A new study suggests life could find a potential home beneath layers of ice known to exist on Mars’ surface.
In the study in Communications Earth & Environment, the authors showed that enough sunlight shines through surface ice for photosynthesis to occur in shallow subsurface pools of meltwater.
Similar subsurface meltwater pools that form within ice on Earth have been found to teem with life, including algae, fungi, and microscopic cyanobacteria, all of which derive energy from the sun via photosynthesis.
“If we’re trying to find life anywhere in the universe today, Martian ice exposures are probably one of the most accessible places we should be looking,” says lead author Aditya Khuller at NASA’s Jet Propulsion Laboratory, who will join the University of Washington Applied Physics Laboratory as a senior research scientist in November.
Unlike Earth, Mars has two kinds of ice: frozen water and frozen carbon dioxide. The new study focused on water ice, largely formed from snow mixed with dust that fell during a series of Martian ice ages during the past million years. That ancient snow has since solidified into ice, still peppered with specks of dust.

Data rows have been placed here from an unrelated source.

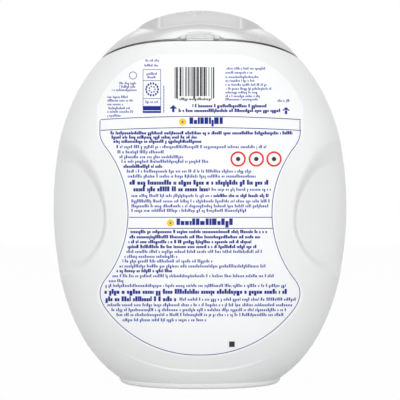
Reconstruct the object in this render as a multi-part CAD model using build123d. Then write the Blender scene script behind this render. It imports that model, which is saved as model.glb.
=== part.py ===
from build123d import *
import math
import os

# Laundry pod tub, in millimetres: +Z up, the label side faces -Y, the latch side +Y.
# The origin is the centre of the foot, on the surface that the tub stands on.

# Blow-moulded tub
belly_half_width = 102.2
belly_half_depth = 75.2
belly_height = 120.0
belly_to_foot = 128.0
belly_to_crown = 137.9
tub_wall = 1.3
section_power = 2.5
end_section_power = 2.2
lower_depth_power = 0.88
upper_depth_power = 0.63

# Foot and the pushed-up base
foot_height = 4.2
foot_step = 0.7
foot_round = 1.6
base_ring_width = 9.0
push_up_height = 2.4

# Thumb scoops at the four corners, ellipses seen from the back
scoop_centre_x = 102.0
scoop_centre_z = 121.0
scoop_half_width = 38.0
scoop_half_height = 51.0
scoop_depth = 5.2
scoop_wall_share = 0.14
scoop_full_depth_y = 60.0

# Raised edge under the label panel
panel_edge_height = 13.0
panel_edge_rise = 18.3
panel_edge_reach = 62.0
panel_edge_relief = 0.9
panel_edge_width = 3.5
panel_edge_fade = 45.0

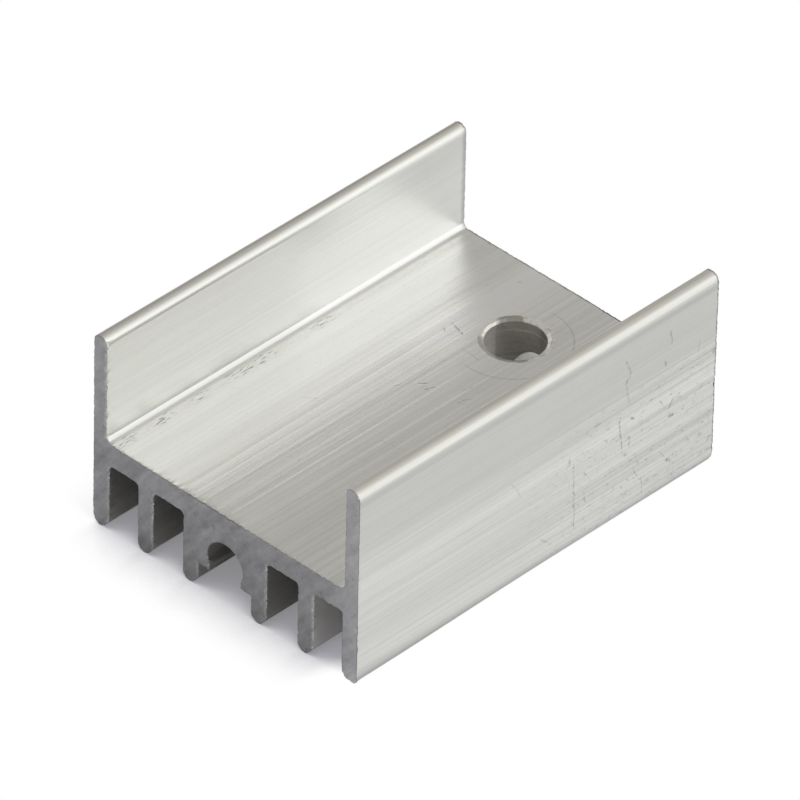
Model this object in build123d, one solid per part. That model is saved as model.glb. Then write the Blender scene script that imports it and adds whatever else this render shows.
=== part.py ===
from build123d import *
import math
import os

# Transistor heat sink: one length of extruded aluminium, sawn off square at both ends.
# Millimetres and degrees. The section lies across X with Z up, the extrusion runs along Y.
# The origin is at the middle of the length and width, on the plane the fin tips stand on.

# Overall size
width = 15.2
length = 21.0
height = 9.7

# Floor that carries the transistor, and the web under it
floor_height = 4.45
web_thickness = 1.1

# Side walls: thinner above the floor, thicker below it where they are the outermost fins
upper_wall = 0.82
lower_wall = 0.95
wall_top_radius = 0.3
floor_corner_radius = 0.4

# Inner fins, two pairs standing under the web
fin_thickness = 0.88
inner_fin_offset = 1.95
outer_fin_offset = 4.55
fin_tip_radius = 0.38
slot_corner_radius = 0.22

# Round pin channel between the middle pair of fins, open downwards between two lips
channel_radius = 1.0
channel_crown = 1.5
channel_mouth = 1.78
lip_depth = 0.76
lip_radius = 0.12
lip_root_radius = 0.1

# Screw hole drilled down through the floor, near one end, and deburred with a drill point
hole_diameter = 2.65
hole_end_distance = 4.05
deburr_diameter = 3.0
drill_point_angle = 118.0

# Heights and offsets that follow from the sizes above
slot_roof = floor_height - web_thickness
channel_height = floor_height - channel_crown - channel_radius
lip_height = channel_height - lip_depth
bay_half_width = width / 2 - upper_wall
middle_fin_face = inner_fin_offset - fin_thickness / 2
hole_position = length / 2 - hole_end_distance
deburr_depth = (deburr_diameter - hole_diameter) / 2 / math.tan(math.radians(drill_point_angle / 2))

# Distance within which a corner of the section counts as lying at a given place
corner_tolerance = 0.001


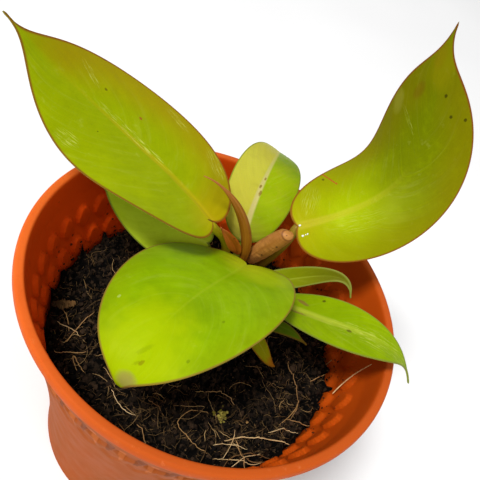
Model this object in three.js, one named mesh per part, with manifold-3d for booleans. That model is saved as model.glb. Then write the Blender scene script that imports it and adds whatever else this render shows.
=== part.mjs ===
// Potted aroid house plant with golden leaves: moulded pot, potting soil and a young rosette.
// Units are millimetres, +Z is up, the origin is the centre of the pot's flat underside.
import * as THREE from 'three';
import { mergeVertices } from 'three/addons/utils/BufferGeometryUtils.js';
import Module from 'manifold-3d';

const wasm = await Module();
wasm.setup();

// Pot
const POT_HEIGHT = 134;
const RIM_RADIUS = 77.5;
const BASE_RADIUS = 51.5;
const SHOULDER_HEIGHT = 122;
const SHOULDER_RADIUS = 74;
const FLARE = 1.6;
const WALL = 2.2;
const FLOOR = 3;
const SKIRT_BOTTOM = 129.4;
const LIP_INNER_RADIUS = 73.3;
const CELLS_AROUND = 39;
const CELL_PITCH = (2 * Math.PI) / CELLS_AROUND;
const CELL_TURN = 0.385 * CELL_PITCH;
const RELIEF_DEPTH = 1.8;
const CELL_HALF_HEIGHT = 7.2;
const CELL_HALF_WIDTH = 5;
const CELL_ROWS = [109.3, 96.3];
const BAND_STEPS = 5;
const PLAIN_LEVELS = [30, 66];
const DRAIN_COUNT = 6;
const DRAIN_RADIUS = 3.5;
const DRAIN_CIRCLE = 36;

// Soil
const SOIL_BOTTOM = FLOOR + 0.3;
const SOIL_GAP = 0.7;
const SOIL_LEVEL = 96;
const SOIL_MOUND = 3;
const SOIL_TILT = 4.5;
const SOIL_SIDE_LEVELS = [75, 55, 30, SOIL_BOTTOM];
const SOIL_AROUND = 40;
const SOIL_RINGS = 10;

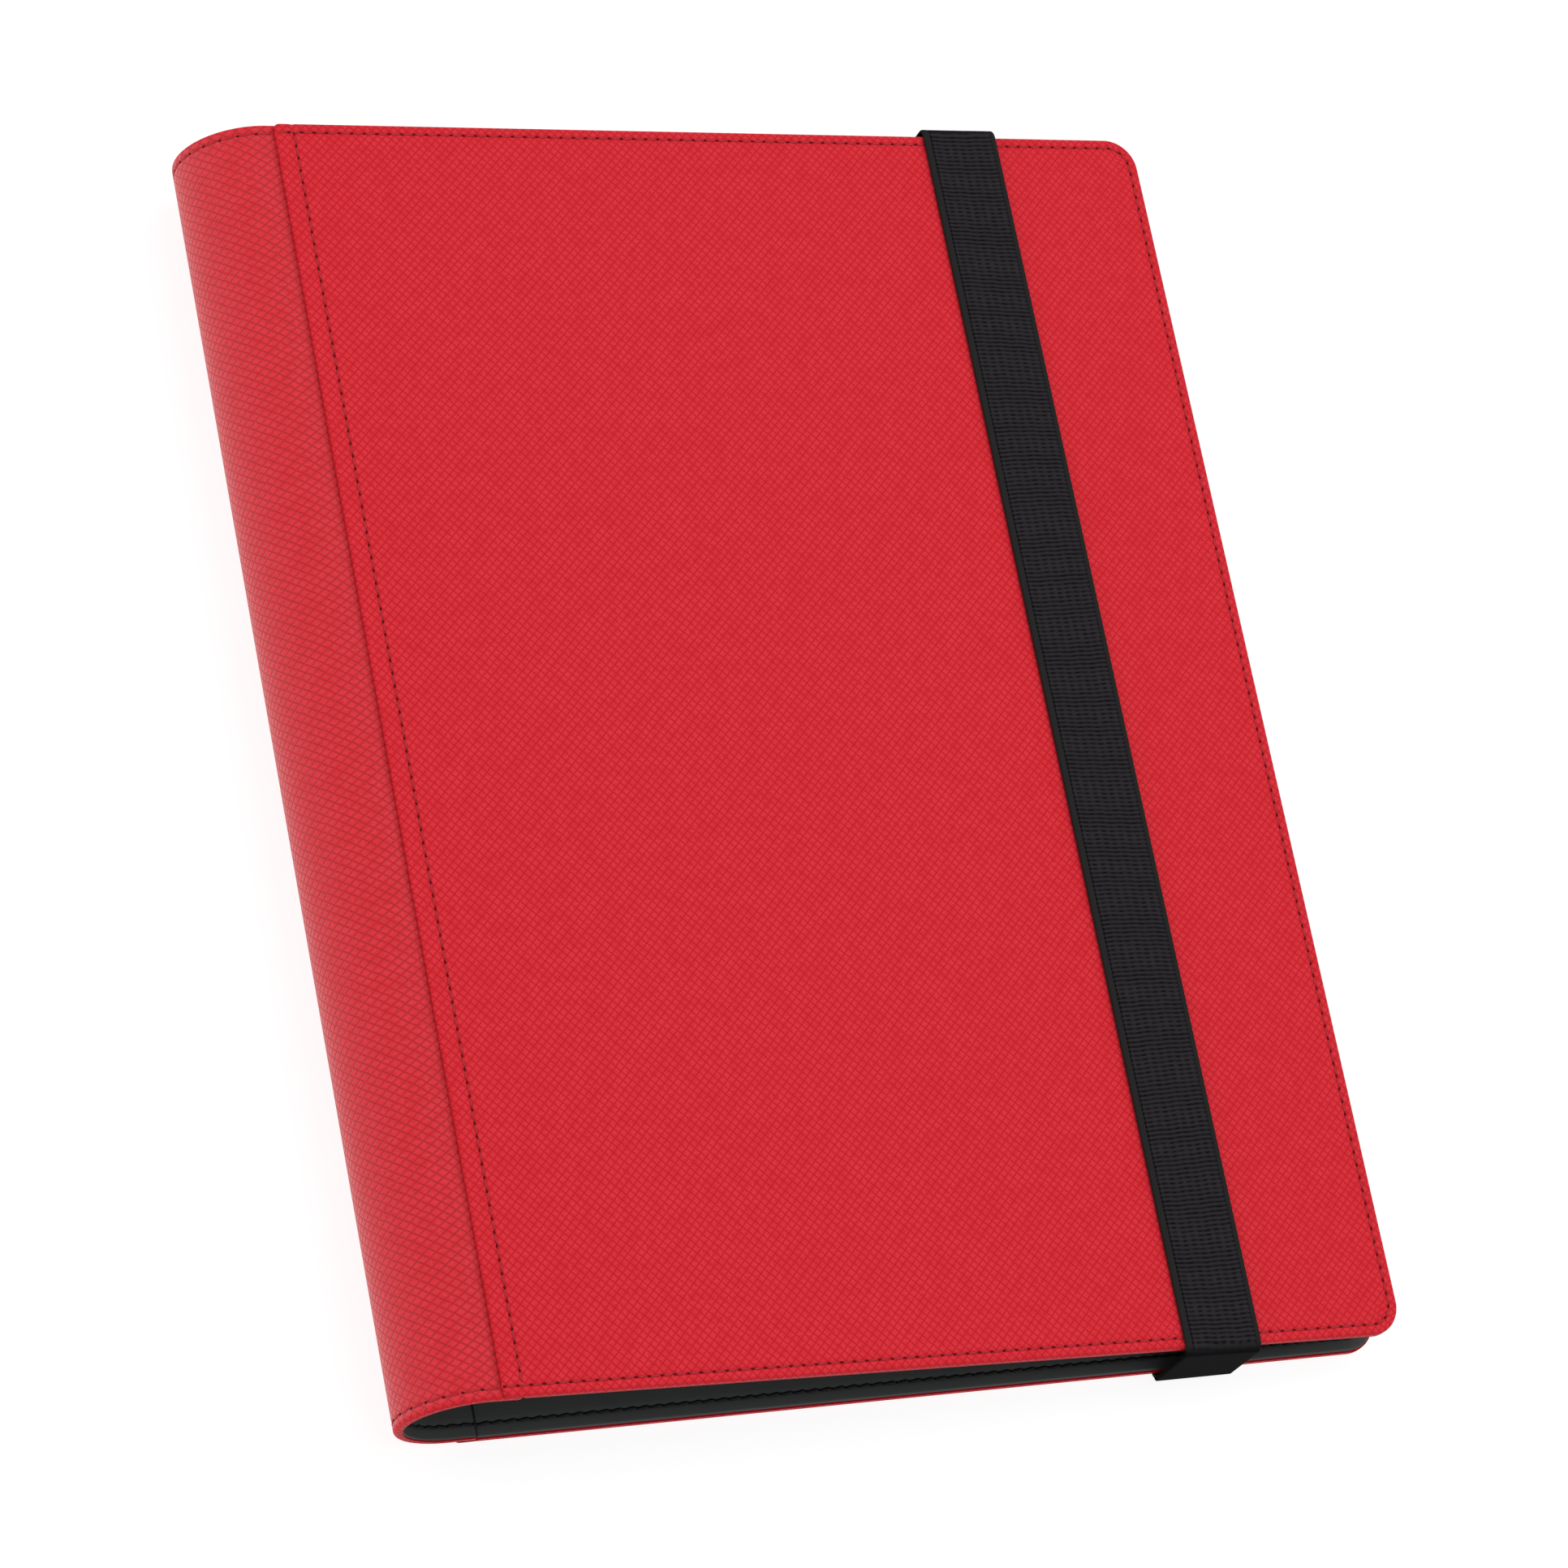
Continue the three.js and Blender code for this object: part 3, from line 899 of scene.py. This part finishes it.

Those dust particles are key to explaining how subsurface pools of water would form within ice when exposed to solar rays: dark dust absorbs more sunlight than the surrounding ice, causing the deeper ice to warm up and melt up to a few feet below the surface.
It’s a matter of debate whether ice can actually melt and exist as a liquid on the surface of Mars due to the planet’s thin, dry atmosphere, where water ice is believed to sublimate—turn directly into gas—the way dry ice does on Earth. But the atmospheric effects that make melting difficult on the surface wouldn’t apply below the surface of a dusty snowpack or glacier.
This new paper uses computer modeling to suggest that dusty ice lets in enough light for photosynthesis to occur as deep as 10 feet (3 meters) below the surface. In this scenario, the upper layers of ice prevent the shallow subsurface pools of water from evaporating while also providing protection from harmful radiation. That’s important given that, unlike Earth, Mars lacks a protective magnetic field to shield it from both the sun’s ultraviolet rays and radioactive cosmic ray particles zipping around space.
The water ice that would be most likely to form these subsurface pools would exist in Mars’ midlatitudes—between the latitudes of 30 degrees and 60 degrees—in both the northern and southern hemispheres.
“This latest paper examines the propagation of solar radiation into the ice, showing that just below the surface there is a zone that is safe from ultraviolet but still gets enough visible light to support photosynthesis,” says coauthor Steve Warren, professor emeritus of earth and space sciences at the University of Washington. “But of course photosynthetic organisms won’t survive unless the ice in that zone can melt, at least occasionally.”
Khuller plans to continue working to determine where liquid water is likely to exist on Mars. The next step, Khuller says, will be to recreate some of Mars’ dusty ice in a lab setting. Meanwhile, he and others are beginning to map out the most likely spots on Mars to look for shallow meltwater—scientific targets for possible human and robotic missions in the future.
Gary Clow at the University of Colorado Boulder is also a coauthor on the new paper.